Directions for this task →
All lines from the one with "obj.matrix_world = Matrix.Identity(4)" through the one with "cad_parts[member].parent = rigid_bodies[body]", and only those, are to be reproduced exactly, both ends included.

Collected data →
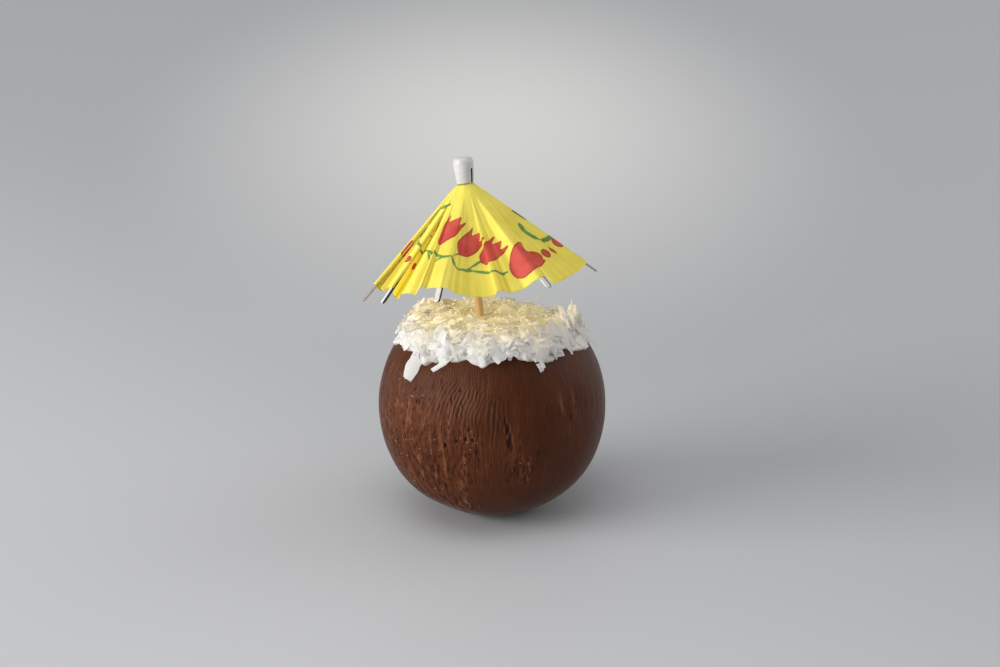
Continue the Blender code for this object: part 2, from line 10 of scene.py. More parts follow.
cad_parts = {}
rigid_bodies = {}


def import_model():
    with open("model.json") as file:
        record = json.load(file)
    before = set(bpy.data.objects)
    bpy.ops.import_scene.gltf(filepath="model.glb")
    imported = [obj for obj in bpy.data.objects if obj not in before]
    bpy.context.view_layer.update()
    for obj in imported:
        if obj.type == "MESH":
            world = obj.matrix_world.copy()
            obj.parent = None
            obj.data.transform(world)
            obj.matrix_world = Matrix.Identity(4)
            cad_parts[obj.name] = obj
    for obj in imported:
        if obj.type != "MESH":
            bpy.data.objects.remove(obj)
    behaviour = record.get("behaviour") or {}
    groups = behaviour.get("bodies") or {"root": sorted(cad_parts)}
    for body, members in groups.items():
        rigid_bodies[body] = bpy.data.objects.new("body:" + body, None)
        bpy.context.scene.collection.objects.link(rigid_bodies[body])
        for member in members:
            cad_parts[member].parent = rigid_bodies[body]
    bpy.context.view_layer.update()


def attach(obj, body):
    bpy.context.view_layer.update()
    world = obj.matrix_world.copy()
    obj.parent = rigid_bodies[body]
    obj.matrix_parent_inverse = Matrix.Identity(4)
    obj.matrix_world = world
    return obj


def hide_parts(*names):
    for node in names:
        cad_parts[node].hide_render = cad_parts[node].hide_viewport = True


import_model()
mm = 0.001


# shapes: noise, rings of points and meshes

def softNoise(points, size=1.0, seed=0, octaves=1):  # smooth value noise, -1 to 1, blobs about one size wide
    total, strength, spread = np.zeros(len(points)), 1.0, 0.0
    for octave in range(octaves):
        spot = np.asarray(points) / (size / 2 ** octave) + 37.7 * (octave + 1) + 0.37 * seed
        cell = np.floor(spot).astype(np.int64)
        part = spot - cell
        part = part * part * (3.0 - 2.0 * part)
        for corner in range(8):
            step = np.array([(corner >> axis) & 1 for axis in range(3)])
            weight = np.prod(np.where(step, part, 1.0 - part), axis=1)
            key = (cell + step) @ np.array([73856093, 19349663, 83492791]) + seed * 7919 + octave * 104729
            key = (key ^ (key >> 13)) * 1274126177
            key = (key ^ (key >> 16)) & 65535
            total += strength * weight * (key / 32767.5 - 1.0)
        spread += strength
        strength *= 0.5
    return total / spread


def hill(value, centre, halfWidth):  # 1 at the centre, 0 from the half width out
    away = np.minimum(np.abs(value - centre) / halfWidth, 1.0)
    return 0.5 + 0.5 * np.cos(np.pi * away)


def turnHill(degrees, centre, halfWidth):  # the same on a circle
    away = (np.asarray(degrees) - centre + 180.0) % 360.0 - 180.0
    return hill(away, 0.0, halfWidth)


def turns(count):  # azimuths all round
    return 2.0 * np.pi * np.arange(count) / count


def ringPoints(azimuth, radius=1.0, height=0.0):
    return np.stack([radius * np.cos(azimuth), radius * np.sin(azimuth), height + 0.0 * azimuth], axis=-1)


def gridFaces(rows, columns, closed=False):  # quads between rings; closed joins the last to the first
    row, column = np.arange(rows if closed else rows - 1)[:, None] * columns, np.arange(columns)
    aside, below = (column + 1) % columns, (row + columns) % (rows * columns)
    quads = np.stack([row + column, row + aside, below + aside, below + column], axis=-1)
    return quads.reshape(-1, 4).tolist()


def stripFaces(stations, sides):  # a tube with flat ends
    ends = list(range(sides))[::-1], list(range((stations - 1) * sides, stations * sides))
    return gridFaces(stations, sides) + list(ends)


def poleFaces(rows, columns):  # rings closed by fans to two poles, whose points come last
    faces, count = gridFaces(rows, columns), rows * columns
    for column in range(columns):
        after = (column + 1) % columns
        faces.append([column, after, count])
        faces.append([count - columns + after, count - columns + column, count + 1])
    return faces


def addPiece(name, points, faces, material=None, values=None, sharpDegrees=None):
    mesh = bpy.data.meshes.new(name)
    mesh.from_pydata(np.asarray(points, float).tolist(), [], faces)
    for key, numbers in (values or {}).items():
        numbers = np.asarray(numbers, np.float32)
        kind, part = ("FLOAT_VECTOR", "vector") if numbers.ndim == 2 else ("FLOAT", "value")
        mesh.attributes.new(key, kind, "POINT").data.foreach_set(part, numbers.ravel())
    shape = bmesh.new()
    shape.from_mesh(mesh)
    bmesh.ops.recalc_face_normals(shape, faces=shape.faces)
    shape.to_mesh(mesh)
    shape.free()
    mesh.shade_smooth()
    if sharpDegrees:
        mesh.set_sharp_from_angle(angle=math.radians(sharpDegrees))
    if material:
        mesh.materials.append(material)
    piece = bpy.data.objects.new(name, mesh)
    bpy.context.scene.collection.objects.link(piece)
    return piece


def settle(piece, sharpDegrees=45.0):  # what the piece's modifiers make, as its plain mesh
    bpy.context.view_layer.update()
    graph = bpy.context.evaluated_depsgraph_get()
    mesh = bpy.data.meshes.new_from_object(piece.evaluated_get(graph), preserve_all_data_layers=True,
                                           depsgraph=graph)
    piece.modifiers.clear()
    piece.data = mesh
    mesh.shade_smooth()
    mesh.set_sharp_from_angle(angle=math.radians(sharpDegrees))
    return piece


def removePieces(pieces):
    for piece in list(pieces):
        bpy.data.objects.remove(piece, do_unlink=True)


def finishPiece(piece, slot, *nodes):
    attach(piece, "root")
    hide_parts(*nodes)
    print(piece.name, "has", sum(len(face.vertices) - 2 for face in piece.data.polygons), "triangles")
    return piece


# nodes: short ways to add them to a tree

def addNode(tree, kind, inputs=None, **settings):
    node = tree.nodes.new(kind)
    for key, value in settings.items():
        setattr(node, key, value)
    for key, value in (inputs or {}).items():
        if isinstance(value, bpy.types.NodeSocket):
            tree.links.new(value, node.inputs[key])
        else:
            node.inputs[key].default_value = (*value, 1.0) if node.inputs[key].type == "RGBA" else value
    return node


def made(tree, kind, inputs=None, **settings):  # the first output of a new node
    return addNode(tree, kind, inputs, **settings).outputs[0]


def maths(tree, operation, first, second=0.0, clamp=False):
    inputs = {0: first, 1: second}
    return made(tree, "ShaderNodeMath", inputs, operation=operation, use_clamp=clamp)


def times(tree, first, second, clamp=False):
    return maths(tree, "MULTIPLY", first, second, clamp)


def plus(tree, first, second):
    return maths(tree, "ADD", first, second)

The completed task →
            obj.matrix_world = Matrix.Identity(4)
            cad_parts[obj.name] = obj
    for obj in imported:
        if obj.type != "MESH":
            bpy.data.objects.remove(obj)
    behaviour = record.get("behaviour") or {}
    groups = behaviour.get("bodies") or {"root": sorted(cad_parts)}
    for body, members in groups.items():
        rigid_bodies[body] = bpy.data.objects.new("body:" + body, None)
        bpy.context.scene.collection.objects.link(rigid_bodies[body])
        for member in members:
            cad_parts[member].parent = rigid_bodies[body]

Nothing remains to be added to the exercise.